In contrast, the AT&T Wireless mLife campaign was an unfortunate flop. During the Superbowl, AT&T Wireless ran a series of mysterious commercials about some new service called mLife. The spots urged consumers to visit a website to learn more about the unknown new offering. In the weeks following the Superbowl, another series of commercials were run that demystified the mLife service. The initial response to the Superbowl ad was immense – the campaign succeed in driving people to their website. From there, the program fell apart. After several weeks, it was obvious that the campaign was an utter failure by nearly all metrics, and it was therefore scrapped.


What did Pepsi do right that AT&T did wrong? Pepsi’s program was fully integrated – the Internet was a stepping-stone to the television commercials, which eventually returned the consumer to the Internet.

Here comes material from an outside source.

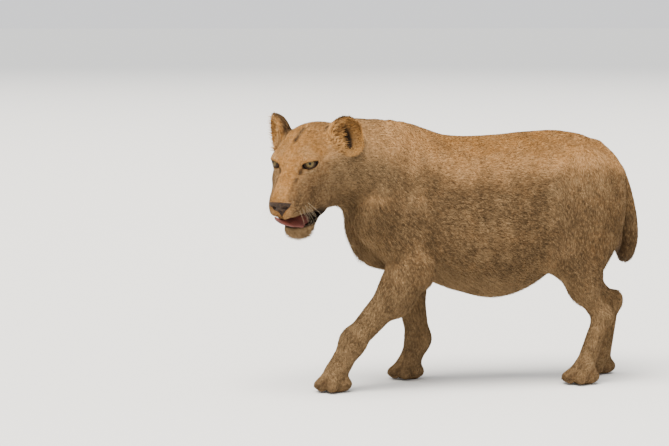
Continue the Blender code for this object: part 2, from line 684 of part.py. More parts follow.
def ball_in(place, radii, rings=7, ring_corners=12):
    """A round region in a frame given by a function of three lengths."""
    points = []
    for i in range(rings + 1):
        angle = math.pi * i / rings
        for j in range(ring_corners):
            turn = 2 * math.pi * j / ring_corners
            way = (math.sin(angle) * math.cos(turn), math.sin(angle) * math.sin(turn), math.cos(angle))
            points.append(tuple(place(*(w * r for w, r in zip(way, radii)))))
            if i in (0, rings):
                break
    return convex(points)


def ear_place(side):
    turn = aimed(EAR_FACES[side], EAR_UP)

    def place(facing, out, up):
        local = np.array(EAR_MID) + turn @ np.array((facing, out, up))
        return head_point(local[0], -side * local[1], local[2])

    return place


def eye_place(side):
    return head_point(EYE[0], -side * EYE[1], EYE[2])


def upright(fore, aft, share, reach):
    """Two points in (x, z) either side of a bone, square to it, at a share of its length."""
    a, b = np.array(fore)[[0, 2]], np.array(aft)[[0, 2]]
    way = (b - a) / np.linalg.norm(b - a)
    middle = a + (b - a) * share
    square = np.array((-way[1], way[0])) * reach
    return [tuple(middle + square), tuple(middle - square)]


def leg_regions(limb, side, bones, shares, upper):
    """The regions of a leg: foot, lower leg, and upper leg by its outline of (x, z, inner y)."""
    low_cut = upright(limb[bones[1]], limb[bones[2]], shares[1], LOW_CUT_REACH)
    high_cut = upright(limb[bones[0]], limb[bones[1]], shares[0], HIGH_CUT_REACH)
    away, inner = 0.40 * side, INNER_SIDE * side
    toes = limb["toes"][0]
    sole = [(toes - 0.10, -0.05), (toes + 0.16, -0.05)]
    foot = slab(low_cut + sole, inner, away)
    lower = slab(low_cut + high_cut, inner, away)
    points = [(x, y * side, z) for x, z, y in upper] + [(x, away, z) for x, z, _ in upper]
    points += [(x, y, z) for x, z in high_cut for y in (upper[-1][2] * side, away)]
    return foot, lower, convex(points)


def legs():
    """Each leg's name with its regions, from the foot up."""
    fore, hind = ("elbow", "wrist", "knuckle"), ("knee", "hock", "knuckle")
    yield "foreleg_left", leg_regions(FORE_LEFT, LEFT, fore, (0.26, 0.20), FORE_UPPER)
    yield "foreleg_right", leg_regions(FORE_RIGHT, RIGHT, fore, (0.26, 0.20), FORE_UPPER)
    yield "hindleg_left", leg_regions(HIND_LEFT, LEFT, hind, (0.30, 0.20), HIND_UPPER)
    yield "hindleg_right", leg_regions(HIND_RIGHT, RIGHT, hind, (0.30, 0.20), HIND_UPPER)


def nape_place(forward, left, up):
    return head_point(*(np.array(NAPE) + NAPE_TURN @ np.array((forward, left, up))))


def nose_place(forward, left, up):
    return head_point(*(np.array(NOSE_MIDDLE) + np.array((forward, left, up))))


def jaw_place(along, left, down):
    """A point by lengths from the mouth's corners: along the jaws' gap, to the left, square to the gap."""
    local = np.array(MOUTH_CORNERS) + tilted(MOUTH_TILT) @ np.array((along, left, down))
    return head_point(*local)


def head_zone(p, inset):
    """How far inside the head's zone a point lies, the zone being made smaller by the inset."""
    r = (head_places(p) - np.array(NAPE)) @ NAPE_TURN
    return np.minimum(r[:, 0] - inset, r[:, 2] - HEAD_ZONE[0][2] - inset) * CM


def make_head():
    """Head, jaw, nose, ears, eyes and tongue, from one fine net."""
    def front(p):
        return np.maximum(lioness(p), -head_zone(p, -OVERLAP))

    whole = netted("head", front, HEAD_LOW, HEAD_HIGH, HEAD_CELL)
    thin_out(whole, HEAD_TRIANGLES)
    parts = [split_off(whole, "nose", ball_in(nose_place, NOSE_REGION))]
    for side, name in ((LEFT, "ear_left"), (RIGHT, "ear_right")):
        parts.append(split_off(whole, name, ball_in(ear_place(side), EAR_REGION)))
    parts.append(split_off(whole, "jaw", box_in(jaw_place, *JAW_REGION)))
    region = box_in(nape_place, *HEAD_ZONE)
    join_by(whole, region, "INTERSECT")
    main_body(whole)
    bpy.data.objects.remove(region)
    for side, name in ((LEFT, "eye_left"), (RIGHT, "eye_right")):
        parts.append(make_eye(whole, name, side))
    licking = netted("tongue", tongue, TONGUE_LOW, TONGUE_HIGH, 0.0028)
    thin_out(licking, TONGUE_TRIANGLES)
    main_body(licking)
    return [whole, *parts, licking]


def make_eye(whole, name, side):
    """An eyeball, and a socket for it in the head that is wider by a hair."""
    ball = ball_at(name, eye_place(side), EYE_RADIUS * CM)
    socket = ball_at("socket", eye_place(side), EYE_RADIUS * CM + CUT)
    join_by(whole, socket, "DIFFERENCE")
    main_body(whole)
    bpy.data.objects.remove(socket)
    return ball


def ball_at(name, centre, radius):
    mesh = bpy.data.meshes.new(name)
    work = bmesh.new()
    bmesh.ops.create_uvsphere(work, u_segments=14, v_segments=8, radius=radius)
    bmesh.ops.translate(work, vec=Vector(centre), verts=work.verts)
    bmesh.ops.triangulate(work, faces=work.faces)
    work.to_mesh(mesh)
    work.free()
    made = bpy.data.objects.new(name, mesh)
    bpy.context.scene.collection.objects.link(made)
    return made


def make_body():
    """Neck, trunk, tail and legs, from one net, parted from the ends inwards."""
    def rear(p):
        return np.maximum(lioness(p, ears=False), head_zone(p, OVERLAP))

    whole = netted("trunk", rear, BODY_LOW, BODY_HIGH, CELL)
    thin_out(whole, BODY_TRIANGLES)
    taken = [box_in(nape_place, *HEAD_ZONE)]
    taken += [ball_in(ear_place(side), EAR_REGION) for side in (LEFT, RIGHT)]
    for region in taken:
        wider = grown(region, CUT)
        join_by(whole, wider, "DIFFERENCE")
        bpy.data.objects.remove(region)
        bpy.data.objects.remove(wider)
    main_body(whole)
    ground = slab(GROUND, -1, 1)
    join_by(whole, ground, "DIFFERENCE")
    bpy.data.objects.remove(ground)
    parts = [
        split_off(whole, "tail_tip", convex_box(*TAIL_TIP)),
        split_off(whole, "tail_middle", convex_box(*TAIL_MIDDLE)),
        split_off(whole, "tail_base", slab(TAIL_BASE, -0.045, 0.045)),
    ]
    for name, regions in legs():
        for place, region in zip(("_paw", "_lower", "_upper"), regions):
            parts.append(split_off(whole, name + place, region))
    parts.append(split_off(whole, "neck", slab(NECK_SIDE, -0.46, 0.30)))
    main_body(whole)
    return [whole, *parts]


def convex_box(low, high):
    return box_in(lambda x, y, z: (x, y, z), low, high)


def finish(part, shift):
    """Moves a part by the shift, shades it and gives it its own material."""
    for corner in part.data.vertices:
        corner.co += shift
    smooth_part(part)
    legs_colour = GREY_GOLD if part.name.endswith("_upper") else SANDY
    colour = COLOURS.get(part.name, legs_colour)
    wet = part.name in ("nose", "tongue", "eye_left", "eye_right")
    roughness = 0.12 if part.name.startswith("eye") else 0.45 if wet else 0.88
    part.data.materials.clear()
    part.data.materials.append(material(part.name, colour, roughness))


def smooth_part(part):
    part.data.shade_smooth()
    part.data.set_sharp_from_angle(angle=math.radians(45))


def main():
    clear_file()
    parts = make_head() + make_body()
    corners = np.array([corner.co[:] for part in parts for corner in part.data.vertices])
    middle = (corners.min(axis=0) + corners.max(axis=0)) / 2
    shift = Vector((-middle[0], -middle[1], 0))
    for part in parts:
        finish(part, shift)


main()
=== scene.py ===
"""A life-size lioness in mid-stride: one skin, a short coat of tufts, her eyes, nose, tongue and whiskers.

Laid out as an add-on. Each operator makes one piece or one group of like pieces.
"""

import math

import bmesh
import bpy
import numpy as np
from bpy.props import FloatProperty, FloatVectorProperty, IntProperty, PointerProperty
from bpy.types import Operator, Panel, PropertyGroup
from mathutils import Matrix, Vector


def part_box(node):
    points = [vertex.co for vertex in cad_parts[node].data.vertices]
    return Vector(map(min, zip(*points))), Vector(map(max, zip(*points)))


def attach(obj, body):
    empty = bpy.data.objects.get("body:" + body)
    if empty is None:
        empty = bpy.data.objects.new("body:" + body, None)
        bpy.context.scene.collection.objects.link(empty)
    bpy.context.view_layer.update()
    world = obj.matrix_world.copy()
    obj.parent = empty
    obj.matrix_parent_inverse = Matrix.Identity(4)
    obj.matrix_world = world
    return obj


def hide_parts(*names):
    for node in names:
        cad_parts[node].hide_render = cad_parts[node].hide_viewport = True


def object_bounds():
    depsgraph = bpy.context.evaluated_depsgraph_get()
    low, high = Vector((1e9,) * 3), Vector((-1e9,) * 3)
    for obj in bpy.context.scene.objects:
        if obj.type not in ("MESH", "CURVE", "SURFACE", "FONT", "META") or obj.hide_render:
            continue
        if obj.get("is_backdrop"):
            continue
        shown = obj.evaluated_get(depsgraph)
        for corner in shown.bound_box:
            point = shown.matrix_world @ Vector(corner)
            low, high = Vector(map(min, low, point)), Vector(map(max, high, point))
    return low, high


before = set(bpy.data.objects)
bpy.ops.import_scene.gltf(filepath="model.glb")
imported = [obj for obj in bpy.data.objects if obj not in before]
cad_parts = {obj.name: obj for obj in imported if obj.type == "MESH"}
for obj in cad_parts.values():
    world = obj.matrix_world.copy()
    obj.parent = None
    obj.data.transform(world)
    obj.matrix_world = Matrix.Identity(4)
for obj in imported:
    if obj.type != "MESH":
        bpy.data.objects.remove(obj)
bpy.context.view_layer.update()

bl_info = {
    "name": "Lioness",
    "version": (1, 0, 0),
    "blender": (4, 5, 0),
    "location": "View3D > Sidebar > Lioness",
    "description": "Builds a still, life-size lioness with her skin, coat and face, and a studio round her",
    "category": "Add Mesh",
}

# ---------------------------------------------------------------- driving dimensions (metres)
BODY_DEPTH, FACE_DEPTH = 0.0035, 0.0012  # how deep the skin lies in the coat
BODY_LOW, BODY_HIGH = (-0.735, -0.42, -0.030), (0.66, 0.42, 0.92)  # the box that the skin is netted in
FINER = ((-15.0, -19.0), (-1.5, -12.0))  # where on the head the net is cut finer: how far ahead, how far up
PART_EASE = 0.018  # over how far one part of the body gives way to the next
PATCH = 0.003  # each tuft's share of its zone's map
NOSE_DEPTH, NOSE_CELL = 0.0004, 0.0013  # how deep the leather lies, and the size of its net
NOSE_LOW, NOSE_HIGH = (-0.72, -0.36, 0.55), (-0.58, -0.24, 0.66)
TONGUE_CELL = 0.0016
TONGUE_LOW, TONGUE_HIGH = (-0.72, -0.42, 0.44), (-0.50, -0.10, 0.64)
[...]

AT&T dumped consumers on the mLife website and left them to fend for themselves. Pepsi created an interactive aspect that allowed people to directly participate in the program, while AT&T did not. Due to Brittany Spears’ immense popularity, the Pepsi spots where sticky, while the AT&T ads were completely unengaging once a consumer understood the mLife service. In short, Pepsi had all of the pieces in the right order, while AT&T was missing a few here and there.

So, is there a future for elegant cross media marketing campaigns that take full advantage of each channel to paint the final picture? Of course, but it will take time. Nothing happens overnight, especially in the current abysmal economic climate. The AOL Time Warners and Vivendis are still working out the bugs and ad executives and creative teams are still struggling to unite their efforts, but the pressure to make these deals work is coming from the top, the bottom, and every which way. As the economy strengthens and marketing budgets once again expand, we will see media convergence come to full fruition.